Search code examples
xpath

How can I count pairs of matching descendant nodes?


I want to count the number of <C> nodes that match a certain <A> node.

Example tree with desired answer 2:

<e>
  <A> txt </A>
  <e>
    <A> txt </A>
    <B>
      <C> txt </C>
      <C> txt </C>
    </B>
  </e>
</e>

Example tree with desired answer 0:

<e>
  <A> txt </A>
  <e>
    <A> NO </A>
    <B>
      <C> txt </C>
      <C> txt </C>
    </B>
  </e>
</e>

The path should be relative to //e/C. I've tried:

  • //e/e[count(A = .//C)] -- not valid XPath since we can only count() nodes, not logical conditions
  • //e/e[count(A[self::* = .//C])] -- wrong. Only counts the A nodes, so gives 1, not 2, in the first case
  • //e/e[count(.//C[self::* = ancestor::*/preceding-sibling::A])] -- wrong. Includes the <A> node which is an ancestor of the "inner" <e>, giving 1, which is incorrect.

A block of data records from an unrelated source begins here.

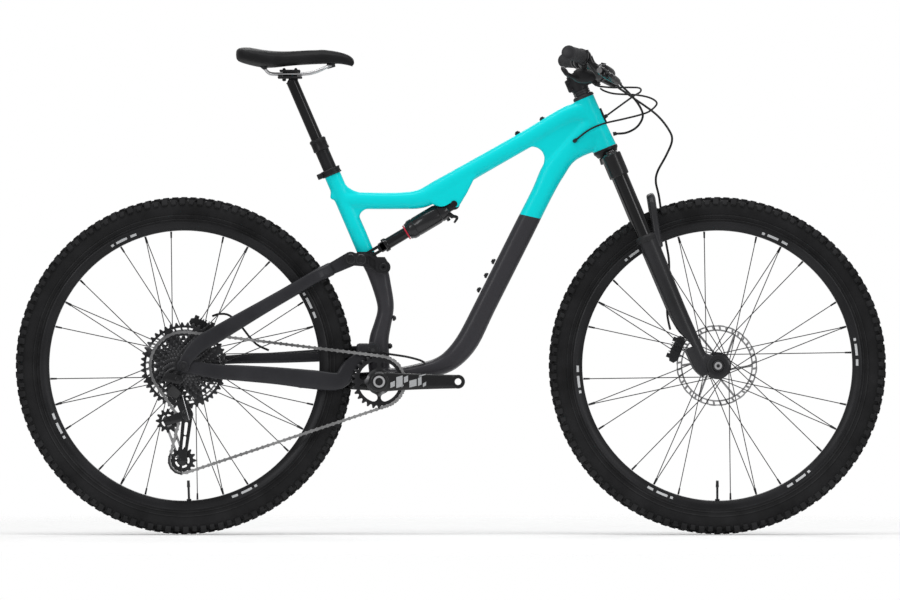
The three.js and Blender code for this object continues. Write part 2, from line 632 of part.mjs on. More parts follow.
add(bike, 'seatstay', (() => {
  const arm = loft([
    [...at3(from(STAY_PIVOT, -44, -22), 25), 14.5, 6.5],
    [...at3(from(STAY_PIVOT, -58, -29), 33), 14.5, 8],
    [...at3(from(STAY_PIVOT, -80, -40), tyreSide + 9), 14, 8],
    [...at3(from(STAY_PIVOT, -135, -72.5), tyreSide + 15), 14, 7.5],
    [...at3(from(STAY_PIVOT, -188, -103), tyreSide + 22), 14.5, 7.5],
    [...at3(from(REAR_AXLE, 127.6, 102.2), 65), 16, 7],
    [...at3(from(REAR_AXLE, 74.6, 71), 75), 17.5, 6.5],
    [...at3(from(REAR_AXLE, 32, 45), seatStayMid), 17, 4],
    [...at3(from(REAR_AXLE, 8, 16), seatStayMid), 14.5, STAY_END / 2],
    [...at3(from(REAR_AXLE, 0, 0), seatStayMid), 13, STAY_END / 2],
  ], 8, 14, 3);
  const end = cross(REAR_AXLE, 14, seatStayInner, seatStayInner + STAY_END);
  const bridge = plate([
    from(STAY_PIVOT, -49, -8),
    from(STAY_PIVOT, -58, -12),
    from(STAY_PIVOT, -53, -28),
    from(STAY_PIVOT, -43, -32),
  ], -26, 26);
  const ear = plate(strap(STAY_PIVOT, 16.5, from(STAY_PIVOT, -46, -23), 13), EAR_INNER, EAR_OUTER);
  const bore = cross(STAY_PIVOT, STAY_PIN_RADIUS + STAY_PIN_PLAY, -30, 30, 16);
  const axleBore = cross(REAR_AXLE, AXLE_RADIUS + FIT, -REAR_DROPOUT_HALF - 20, REAR_DROPOUT_HALF + 20, 16);
  const dropoutRoom = cross(REAR_AXLE, 40, -seatStayInner, seatStayInner, 24);
  return cut(join(arm, mirrored(arm), end, mirrored(end), bridge, ear, mirrored(ear)), bore, axleBore, dropoutRoom);
})(), 'carbon');

// ---------------------------------------------------------------- shock
const shockLean = Math.atan2(SHOCK_MOUNT[1] - YOKE_PIVOT[1], SHOCK_MOUNT[0] - YOKE_PIVOT[0]);
const shockLength = Math.hypot(SHOCK_MOUNT[0] - YOKE_PIVOT[0], SHOCK_MOUNT[1] - YOKE_PIVOT[1]);
const shock = new THREE.Group();
shock.position.set(YOKE_PIVOT[0], 0, YOKE_PIVOT[1]);
shock.rotation.y = Math.PI / 2 - shockLean;
bike.add(shock);
const CAN_LOW = 120;
const CAN_HIGH = shockLength - 20;
const SHAFT_LOW = 64;
add(shock, 'shock_can', (() => {
  const bore = SHOCK_SHAFT_RADIUS + FIT;
  const can = upright(closed([
    [bore, CAN_LOW],
    [18, CAN_LOW],
    [SHOCK_CAN_RADIUS, CAN_LOW + 8],
    [SHOCK_CAN_RADIUS, CAN_HIGH - 16],
    [17, CAN_HIGH],
    [bore, CAN_HIGH],
  ]), 16);
  const cap = upright([[0, CAN_HIGH - 6], [17, CAN_HIGH - 6], [17, CAN_HIGH + 3], [0, CAN_HIGH + 3]], 16);
  const eye = rod([0, -12, shockLength], [0, 12, shockLength], 13, 16);
  const neck = block(-11, 11, -11, 11, CAN_HIGH - 4, shockLength - 2);
  const eyeBore = rod([0, -14, shockLength], [0, 14, shockLength], 6, 10);
  return cut(join(can, cap, neck, eye), eyeBore);
})(), 'black');
add(shock, 'shock_shaft', (() => {
  const shaft = rod([0, 0, SHAFT_LOW - 2], [0, 0, CAN_LOW + 22], SHOCK_SHAFT_RADIUS, 16);
  const armInner = SEAT_TUBE_RADIUS + 3.6;
  const armOuter = ROCKER_INNER - RUNNING;
  const bridge = block(-11, 11, -armOuter, armOuter, SHAFT_LOW - 16, SHAFT_LOW);
  const arms = [-1, 1].map((s) => {
    const [y0, y1] = s < 0 ? [-armOuter, -armInner] : [armInner, armOuter];
    const bar = block(-8.5, 8.5, y0, y1, 0, SHAFT_LOW - 2);
    return join(bar, rod([0, y0, 0], [0, y1, 0], 9, 16));
  });
  const hole = rod([0, -40, 0], [0, 40, 0], 4, 12);
  return cut(join(shaft, bridge, ...arms), hole);
})(), 'darkMetal');

// ---------------------------------------------------------------- wheels
const TYRE_SEGMENTS = 32;
const RIM_SEGMENTS = 32;
function tyre(place) {
  const crown = TYRE_RADIUS / Math.cos(Math.PI / TYRE_SEGMENTS);
  const bead = RIM_OUTER_RADIUS / Math.cos(Math.PI / TYRE_SEGMENTS) + FIT;
  const w = TYRE_HALF_WIDTH;
  return turned(place, closed([
    [bead, -14],
    [bead + 16, -w + 2],
    [crown - 20, -w],
    [crown - 6, -w + 5],
    [crown, -w + 18],
    [crown, w - 18],
    [crown - 6, w - 5],
    [crown - 20, w],
    [bead + 16, w - 2],
    [bead, 14],
  ]), TYRE_SEGMENTS);
}
function rim(place) {
  return turned(place, closed([
    [RIM_INNER_RADIUS, -8],
    [RIM_OUTER_RADIUS, -RIM_HALF_WIDTH],
    [RIM_OUTER_RADIUS, RIM_HALF_WIDTH],
    [RIM_INNER_RADIUS, 8],
  ]), RIM_SEGMENTS);
}
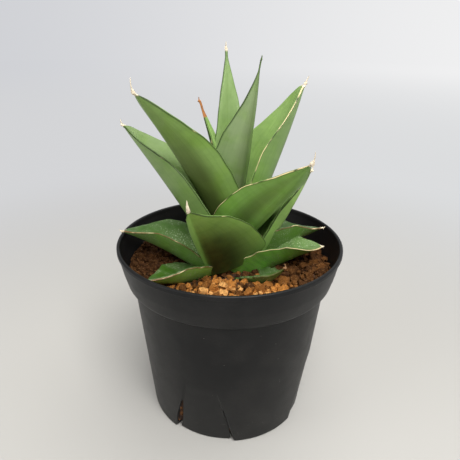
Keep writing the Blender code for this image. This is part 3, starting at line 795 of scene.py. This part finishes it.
# The surround is a little brighter to the right, and the far floor pales into it.
backdrop, given, result = group_with(
    "backdrop", [("Toward", (0.0, 0.0, 0.0)), ("Far", 1.0)], [("Colour", COLOUR)]
)
toward = add_node(backdrop, "ShaderNodeVectorMath", {0: given["Toward"]}, operation="NORMALIZE")
rightward = add_node(backdrop, "ShaderNodeSeparateXYZ", {0: toward.outputs["Vector"]}).outputs["X"]
paler = ramp(backdrop, rightward, -0.6, 0.6)
near = mix_colour(backdrop, paler, (0.655, 0.66, 0.675, 1.0), (0.71, 0.72, 0.73, 1.0))
far = mix_colour(backdrop, paler, (0.62, 0.63, 0.66, 1.0), (0.88, 0.88, 0.885, 1.0))
backdrop.links.new(mix_colour(backdrop, given["Far"], near, far), result["Colour"])

bpy.ops.object.select_all(action="DESELECT")
bpy.ops.mesh.primitive_circle_add(vertices=96, radius=FLOOR_RADIUS * MM, fill_type="NGON")
floor = bpy.context.object
floor.name = "floor"
floor.data.transform(Matrix.Translation((0.0, 0.0, -FLOOR_DROP * MM)))
paper, tree, shader = principled("pale_floor", 0.7)
shader.inputs["Base Color"].default_value = (0.465, 0.452, 0.422, 1.0)
shader.inputs["Specular IOR Level"].default_value = 0.2
where = own_place(tree)
away = add_node(tree, "ShaderNodeVectorMath", {0: where}, operation="LENGTH").outputs["Value"]
paling = add_node(tree, "ShaderNodeGroup", node_tree=backdrop)
tree.links.new(where, paling.inputs["Toward"])
tree.links.new(ramp(tree, away, 0.6, 3.5), paling.inputs["Far"])
glow = add_node(tree, "ShaderNodeEmission", {"Color": paling.outputs["Colour"]})
fade = add_node(tree, "ShaderNodeMixShader", {0: ramp(tree, away, 0.12, 0.62)})
tree.links.new(shader.outputs[0], fade.inputs[1])
tree.links.new(glow.outputs[0], fade.inputs[2])
tree.links.new(fade.outputs[0], tree.nodes["Material Output"].inputs["Surface"])
finish_with(floor, paper)

surround = bpy.data.worlds.new("surround")
bpy.context.scene.world = surround
surround.use_nodes = True
tree = surround.node_tree
heading = add_node(tree, "ShaderNodeTexCoord").outputs["Generated"]
toward = add_node(tree, "ShaderNodeSeparateXYZ", {0: heading})
paling = add_node(tree, "ShaderNodeGroup", node_tree=backdrop)
tree.links.new(heading, paling.inputs["Toward"])
behind = ramp(tree, toward.outputs["Y"], -0.8, 0.1)
overhead = ramp(tree, toward.outputs["Z"], 0.2, 0.9)
light = mix_colour(tree, behind, (0.32, 0.32, 0.31, 1.0), (0.6, 0.61, 0.63, 1.0))
light = mix_colour(tree, overhead, light, (0.6, 0.6, 0.6, 1.0))
dimmer = ramp(tree, toward.outputs["X"], -0.9, 0.0, 0.8, 0.0)
light = mix_colour(tree, dimmer, light, (0.15, 0.15, 0.155, 1.0))
seen = add_node(tree, "ShaderNodeLightPath").outputs["Is Camera Ray"]
shown = mix_colour(tree, seen, light, paling.outputs["Colour"])
tree.links.new(shown, tree.nodes["Background"].inputs["Color"])

for name, place, size, power in LIGHTS:
    bpy.ops.object.light_add(type="AREA", location=Vector(place) * MM)
    lamp = bpy.context.object
    lamp.name = name
    lamp.data.size = size * MM
    lamp.data.energy = power
    lamp.rotation_euler = (Vector(LIGHT_AIM) - Vector(place)).to_track_quat("-Z", "Y").to_euler()

bpy.ops.object.camera_add()
camera = bpy.context.object
camera.matrix_world = (
    Matrix.Translation(CAMERA_PLACE)
    @ Matrix.Rotation(math.radians(CAMERA_TILT), 4, "X")
    @ Matrix.Rotation(math.radians(CAMERA_ROLL), 4, "Z")
)
camera.data.lens = CAMERA_LENS
camera.data.sensor_width = CAMERA_SENSOR
camera.data.clip_start = 0.01
bpy.context.scene.camera = camera
bpy.context.scene.view_settings.view_transform = "Standard"
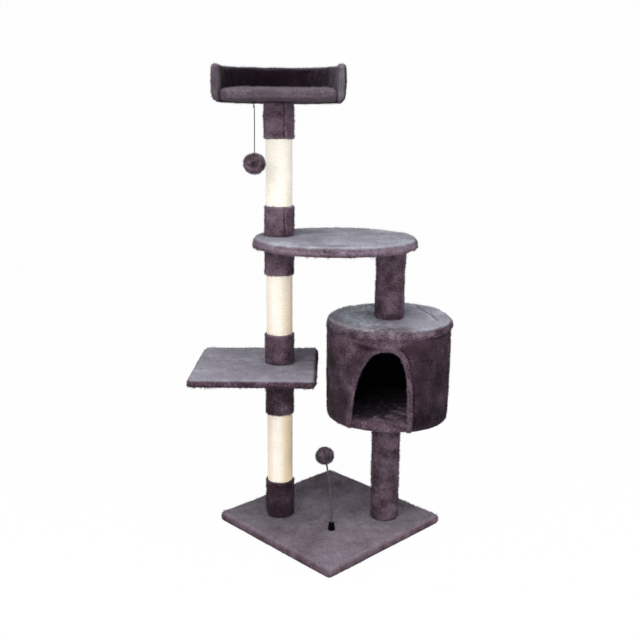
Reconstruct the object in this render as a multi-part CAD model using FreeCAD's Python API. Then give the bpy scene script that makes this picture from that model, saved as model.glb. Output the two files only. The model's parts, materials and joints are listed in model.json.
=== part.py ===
import FreeCAD, Part
import math
import os

# Cat tree, in millimetres. The base board stands with one corner to the front. +X runs along the
# line of the two stacks of posts, -Y is the front (the side of the cabin's doorway and of the
# perch's open side), +Z is up, and the origin is on the floor, midway between the two stacks.

V = FreeCAD.Vector
up = V(0, 0, 1)
os.makedirs("parts", exist_ok=True)

# Fits
fit = 0.2                       # round a core inside the cover that wraps it
joint_gap = 0.3                 # between two pieces that move on each other
flat_limit = 1e-4               # an edge is level or upright within this

# Plush covers
pile = 5.5                      # plush over the top and the edge of a board
under_pile = 3.5                # plush pulled tight under a board
edge_bevel = 6.0                # bevel of a covered edge

# Base
base_side = 400.0
base_corner = 12.0
base_x = -6.0                   # centre of the base from the point midway between the stacks
base_y = 6.0
base_turn = 46.6                # degrees, so that the posts stand on a diagonal
base_board_thickness = 18.0
hem_thickness = 3.0
hem_width = 40.0
base_recess = 5.0               # depth of the bolt recesses in the underside

# Posts
post_spacing = 264.0
tube_radius = 26.8
tube_wall = 3.5
sisal_rope = 4.3                # diameter of the rope wound on the tubes
sleeve_thickness = 9.4          # plush sleeve glued round a tube
plug_length = 22.0
post_1_lower_sleeve = 93.5
post_1_sisal = 177.0
post_1_upper_sleeve = 108.0
post_2_lower_sleeve = 72.0
post_2_sisal = 145.0
post_2_upper_sleeve = 68.0
post_3_lower_sleeve = 69.5
post_3_sisal = 154.0
post_3_upper_sleeve = 79.5
post_4_length = 270.0           # plush all the way, from the base to the cabin

# Side platform
side_length = 297.0
side_width = 300.0
side_corner = 15.0
side_board_thickness = 12.0
side_overhang = 92.0            # from the left posts' axis to the platform's right edge
side_forward = 8.0              # how far its centre lies in front of the posts
side_turn = 2.0                 # degrees

# Round platform
round_radius = 193.5
round_board_thickness = 15.0

# Perch
perch_width = 291.0
perch_depth = 210.0
perch_forward = 125.0           # from the posts' line to the open front
perch_shift = 9.0               # centre of the perch to the right of its post
perch_board_thickness = 15.0
perch_pad = 8.0                 # plush on the perch floor
pad_bevel = 4.0
perch_wall = 20.0               # thickness of the padded wall
perch_wall_core = 4.0
perch_end_height = 75.0         # height of the wall at its two front ends
perch_back_height = 85.0
perch_end_round = 18.0

# Cabin
cabin_radius = 150.8
cabin_height = 244.5
cabin_back = 15.0               # how far the cabin's axis lies behind the posts' line
cabin_board_thickness = 15.0
cabin_skin = 5.0                # plush on the outside of the wall
cabin_core = 3.5                # bent fibreboard
cabin_lining = 4.0              # plush on the inside of the wall
cabin_roof_bevel = 9.0
door_half_width = 78.0          # outer edge of the binding, at the cabin's bottom
door_height = 206.0             # outer edge of the binding, above the cabin's bottom
door_turn = 10.2                # degrees to the left of straight ahead
door_power = 2.55               # squareness of the arch: 2 is an ellipse
door_draw = 18.0                # how far the top of the arch is drawn to the right
door_steps = 28
binding_width = 13.0
binding_proud = 1.5
sill_inset = 1.0
door_lip = 4.0                  # plush wrapped over the cut edge of the core

# Fasteners
bolt_radius = 4.0
bolt_head_radius = 8.0
bolt_head_height = 2.5
washer_radius = 12.0
washer_thickness = 1.6
bolt_reach = 16.0               # length of thread inside a plug
insert_radius = 7.5             # to the corners of a six-sided threaded insert
insert_length = 18.0
thread_gap = 0.1
hole_gap = 0.5                  # round a bolt, through a board and its cover
washer_gap = 1.5

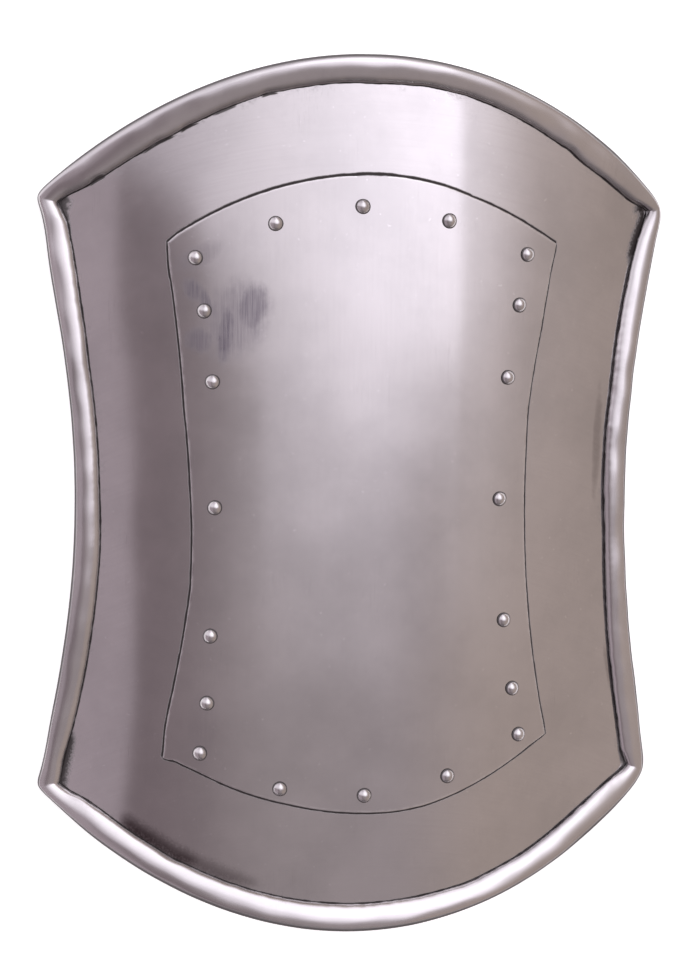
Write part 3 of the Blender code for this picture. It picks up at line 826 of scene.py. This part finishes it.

The actual trees are more complicated, of course, so constructing a condition on ancestor::* will be hard -- any risk of matching ancestors of the "inner" <e> is likely to produce false positives.

Is there some syntax/function I'm missing that can help to count matching pairs like here?


Solution

  • This XPath gets the expected count based on the provided sample

    count(//e/e//C[. = preceding::A[1]])
    

    Could be read as: "count C nodes descendants of an e node that are equal to the first preceding A node"

    Given this sample

    <e>
      <A> txtNO </A>
      <e>
        <A> txt </A>
        <B>
          <C> txt </C>
          <C> txtNO </C>
          <C> txt </C>
        </B>
      </e>
    </e>
    

    Result

    xmllint --xpath 'count(//e/e//C[. = preceding::A[1]])' tmp.xml
    2
    

    Testing the second preceding node with count(//e/e//C[. = preceding::A[2]] would returned 1 since textNO nodes would have been matched.